> _What the task requires_
Print all the data, keeping every line exactly as it is.

> _Information shown_
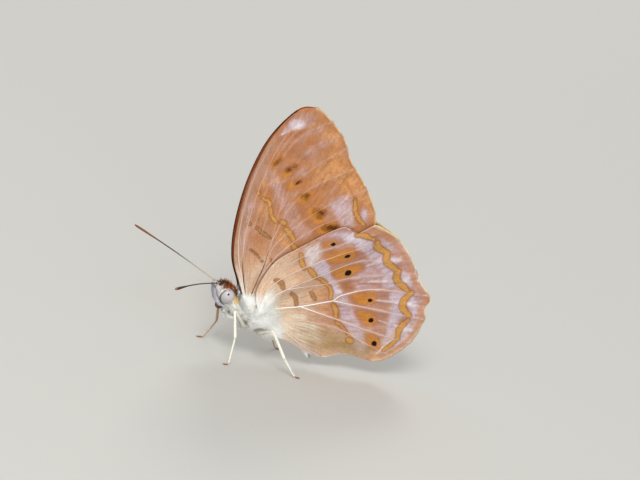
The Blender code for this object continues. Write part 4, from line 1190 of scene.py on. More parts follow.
def make_wing_hair(kind, word, side, wings):
    """Silky hairs that lie on a wing's root and fan outwards, long and white, then short and cream."""
    fore = kind == "forewing"
    rng = np.random.default_rng(SEED + 20 + fore)
    if fore:
        count, root, degrees, farthest, power = 500, (2.4, 9.0), (48.0, 120.0), 1.1, 1.2
    else:
        count, root, degrees, farthest, power = 8000, (3.6, 8.5), (-46.0, 72.0), 11.5, 1.05
    angle = np.radians(rng.uniform(*degrees, count))
    reach = farthest * rng.power(power, count)
    flat = root + heading(angle) * reach[:, None]
    inside = winding(flat, wing_rim(kind))
    if not fore:
        far = 5.0 + 6.0 * fade(np.degrees(angle), -4.0, 12.0)
        inside &= reach < far * rng.uniform(0.6, 1.0, count)
    flat, angle, reach = flat[inside], angle[inside], reach[inside]
    count = len(flat)
    ahead = flat + 0.4 * heading(angle)
    roots = placed(flat, side * (SHEET_Y[kind](flat) + 0.05))
    along = unit(placed(ahead, side * (SHEET_Y[kind](ahead) + 0.10)) - roots)
    along = unit(along + rng.normal(0.0, 0.035, (count, 3)))
    face = np.tile((0.0, side, 0.0), (count, 1))
    along = unit(along + face * rng.uniform(0.02, 0.07, count)[:, None])
    near = fade(reach, 2.0, 7.0)
    lengths = wings.hair_length / MM * (1.0 + near) * rng.uniform(0.7, 1.25, count)
    patches = 0.02 + 0.96 * (flat - flat.min(0)) / (flat.max(0) - flat.min(0))
    streak = step_up(ripple(np.column_stack((angle * 14.0, 0.2 * reach)), 1.0, SEED + 3), -0.25, 0.25)
    colours = blend(wings.inner_tan, wings.hair_cream, streak)
    white_to = 5.6 + 2.4 * hump(np.degrees(angle), -12.0, 16.0)
    colours = blend(colours, wings.root_white_and_glare, fade(reach, 0.3 * white_to, white_to))
    colours = colours * rng.uniform(0.90, 1.06, (count, 1))
    shape = (roots, along, face, lengths, 0.036 + 0.012 * near, STRAND_FLAT, -0.04, patches)
    add_strands(f"{kind}_hair_{word}", hair_finish(), "wing_scales", colours, *shape)


def cover_y(flat):
    """How far out the outermost face stands: a wing where there is one, and else the body's skin."""
    shell = 0.86 * THORAX_WIDE * np.sqrt(np.clip(1.0 - egg_reach(flat) ** 2, 0.02, 1.0))
    wings = [(SHEET_Y[kind](flat) + 0.08) * winding(flat, wing_rim(kind)) for kind in WINGS]
    return np.max((shell, *wings), axis=0)


ROOT_HINGE = ((0.85, 10.5), (1.1, 9.6), (1.7, 8.7), (2.9, 7.8), (4.9, 6.7), (6.8, 5.9))


def make_root_tuft(word, side, wings):
    """The long white hair of the thorax that spreads over the roots of both wings."""
    rng = np.random.default_rng(SEED + 25)
    count, stops = 7000, 300
    hinge = even_stops(catmull_rom(ROOT_HINGE), stops)
    pick = rng.integers(0, stops, count)
    share = pick / (stops - 1)
    scatter = np.interp(share, (0.0, 0.3), (0.22, 0.42))[:, None]
    flat = hinge[pick] + rng.normal(0.0, 1.0, (count, 2)) * scatter
    aim = np.radians(np.interp(share, (0.0, 0.25, 0.5, 0.75, 1.0), (74.0, 40.0, 14.0, -6.0, -24.0)))
    aim += rng.normal(0.0, 0.17, count)
    longest = wings.tuft_length / MM * np.interp(share, (0.0, 0.3, 0.6, 1.0), (0.20, 0.40, 1.0, 0.76))
    tips = flat + (longest * rng.uniform(0.4, 1.15, count))[:, None] * heading(aim)
    low, high = cover_y(flat), cover_y(tips) + 0.16
    roots = placed(flat, side * (low - 0.1))
    # A hair that climbs from the body onto a wing rises first and then lies over
    face = np.tile((0.0, side, 0.0), (count, 1))
    bow = 1.9 * np.clip(high - low, 0.05, 1.3)
    along = placed(tips, side * high) - roots + face * bow[:, None]
    lengths = np.linalg.norm(along, axis=1)
    along = along / lengths[:, None]
    patches = np.column_stack((0.02 + 0.96 * share, 0.5 + 0.3 * (flat - hinge[pick])[:, 0].clip(-1, 1)))
    widths = rng.uniform(0.05, 0.075, count)
    colours = np.array(wings.root_white_and_glare) * rng.uniform(0.92, 1.06, (count, 1))
    shape = (roots, along, face, lengths, widths, STRAND_FLAT, -bow / lengths, patches)
    add_strands(f"root_tuft_{word}", hair_finish(), "body_fur", colours, *shape)


def wing_rim(kind):
    """The outline of a wing's sheet as a closed loop."""
    grid = wing_grid(kind)
    return np.vstack((grid[:, 0], grid[-1], grid[::-1, -1], grid[0, ::-1]))[::3]


def winding(points, loop):
    """Whether each point lies inside a closed loop, by the turns of the loop seen from it."""
    closed = np.vstack((loop, loop[:1]))
    ray = closed[None] - points[:, None]
    bearing = np.arctan2(ray[..., 1], ray[..., 0])
    step = np.diff(np.concatenate((bearing, bearing[:, :1]), axis=1), axis=1)
    step = (step + math.pi) % math.tau - math.pi
    return np.abs(step.sum(1)) > math.pi


# Body


def body_rows():
    """The table of the body's stations as smooth curves, and the share of the run at each stop."""
    line = catmull_rom(BODY)
    run = run_along(line[:, :2])
    return line, run / run[-1]


BODY_LINE, BODY_RUN = body_rows()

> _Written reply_
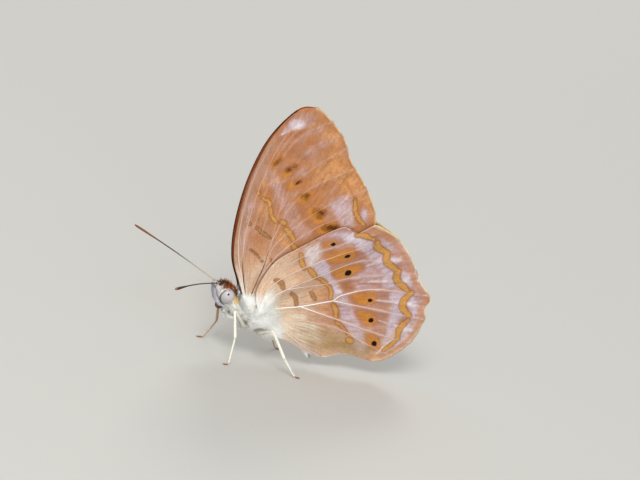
The Blender code for this object continues. Write part 4, from line 1190 of scene.py on. More parts follow.
def make_wing_hair(kind, word, side, wings):
    """Silky hairs that lie on a wing's root and fan outwards, long and white, then short and cream."""
    fore = kind == "forewing"
    rng = np.random.default_rng(SEED + 20 + fore)
    if fore:
        count, root, degrees, farthest, power = 500, (2.4, 9.0), (48.0, 120.0), 1.1, 1.2
    else:
        count, root, degrees, farthest, power = 8000, (3.6, 8.5), (-46.0, 72.0), 11.5, 1.05
    angle = np.radians(rng.uniform(*degrees, count))
    reach = farthest * rng.power(power, count)
    flat = root + heading(angle) * reach[:, None]
    inside = winding(flat, wing_rim(kind))
    if not fore:
        far = 5.0 + 6.0 * fade(np.degrees(angle), -4.0, 12.0)
        inside &= reach < far * rng.uniform(0.6, 1.0, count)
    flat, angle, reach = flat[inside], angle[inside], reach[inside]
    count = len(flat)
    ahead = flat + 0.4 * heading(angle)
    roots = placed(flat, side * (SHEET_Y[kind](flat) + 0.05))
    along = unit(placed(ahead, side * (SHEET_Y[kind](ahead) + 0.10)) - roots)
    along = unit(along + rng.normal(0.0, 0.035, (count, 3)))
    face = np.tile((0.0, side, 0.0), (count, 1))
    along = unit(along + face * rng.uniform(0.02, 0.07, count)[:, None])
    near = fade(reach, 2.0, 7.0)
    lengths = wings.hair_length / MM * (1.0 + near) * rng.uniform(0.7, 1.25, count)
    patches = 0.02 + 0.96 * (flat - flat.min(0)) / (flat.max(0) - flat.min(0))
    streak = step_up(ripple(np.column_stack((angle * 14.0, 0.2 * reach)), 1.0, SEED + 3), -0.25, 0.25)
    colours = blend(wings.inner_tan, wings.hair_cream, streak)
    white_to = 5.6 + 2.4 * hump(np.degrees(angle), -12.0, 16.0)
    colours = blend(colours, wings.root_white_and_glare, fade(reach, 0.3 * white_to, white_to))
    colours = colours * rng.uniform(0.90, 1.06, (count, 1))
    shape = (roots, along, face, lengths, 0.036 + 0.012 * near, STRAND_FLAT, -0.04, patches)
    add_strands(f"{kind}_hair_{word}", hair_finish(), "wing_scales", colours, *shape)


def cover_y(flat):
    """How far out the outermost face stands: a wing where there is one, and else the body's skin."""
    shell = 0.86 * THORAX_WIDE * np.sqrt(np.clip(1.0 - egg_reach(flat) ** 2, 0.02, 1.0))
    wings = [(SHEET_Y[kind](flat) + 0.08) * winding(flat, wing_rim(kind)) for kind in WINGS]
    return np.max((shell, *wings), axis=0)


ROOT_HINGE = ((0.85, 10.5), (1.1, 9.6), (1.7, 8.7), (2.9, 7.8), (4.9, 6.7), (6.8, 5.9))


def make_root_tuft(word, side, wings):
    """The long white hair of the thorax that spreads over the roots of both wings."""
    rng = np.random.default_rng(SEED + 25)
    count, stops = 7000, 300
    hinge = even_stops(catmull_rom(ROOT_HINGE), stops)
    pick = rng.integers(0, stops, count)
    share = pick / (stops - 1)
    scatter = np.interp(share, (0.0, 0.3), (0.22, 0.42))[:, None]
    flat = hinge[pick] + rng.normal(0.0, 1.0, (count, 2)) * scatter
    aim = np.radians(np.interp(share, (0.0, 0.25, 0.5, 0.75, 1.0), (74.0, 40.0, 14.0, -6.0, -24.0)))
    aim += rng.normal(0.0, 0.17, count)
    longest = wings.tuft_length / MM * np.interp(share, (0.0, 0.3, 0.6, 1.0), (0.20, 0.40, 1.0, 0.76))
    tips = flat + (longest * rng.uniform(0.4, 1.15, count))[:, None] * heading(aim)
    low, high = cover_y(flat), cover_y(tips) + 0.16
    roots = placed(flat, side * (low - 0.1))
    # A hair that climbs from the body onto a wing rises first and then lies over
    face = np.tile((0.0, side, 0.0), (count, 1))
    bow = 1.9 * np.clip(high - low, 0.05, 1.3)
    along = placed(tips, side * high) - roots + face * bow[:, None]
    lengths = np.linalg.norm(along, axis=1)
    along = along / lengths[:, None]
    patches = np.column_stack((0.02 + 0.96 * share, 0.5 + 0.3 * (flat - hinge[pick])[:, 0].clip(-1, 1)))
    widths = rng.uniform(0.05, 0.075, count)
    colours = np.array(wings.root_white_and_glare) * rng.uniform(0.92, 1.06, (count, 1))
    shape = (roots, along, face, lengths, widths, STRAND_FLAT, -bow / lengths, patches)
    add_strands(f"root_tuft_{word}", hair_finish(), "body_fur", colours, *shape)


def wing_rim(kind):
    """The outline of a wing's sheet as a closed loop."""
    grid = wing_grid(kind)
    return np.vstack((grid[:, 0], grid[-1], grid[::-1, -1], grid[0, ::-1]))[::3]


def winding(points, loop):
    """Whether each point lies inside a closed loop, by the turns of the loop seen from it."""
    closed = np.vstack((loop, loop[:1]))
    ray = closed[None] - points[:, None]
    bearing = np.arctan2(ray[..., 1], ray[..., 0])
    step = np.diff(np.concatenate((bearing, bearing[:, :1]), axis=1), axis=1)
    step = (step + math.pi) % math.tau - math.pi
    return np.abs(step.sum(1)) > math.pi


# Body


def body_rows():
    """The table of the body's stations as smooth curves, and the share of the run at each stop."""
    line = catmull_rom(BODY)
    run = run_along(line[:, :2])
    return line, run / run[-1]


BODY_LINE, BODY_RUN = body_rows()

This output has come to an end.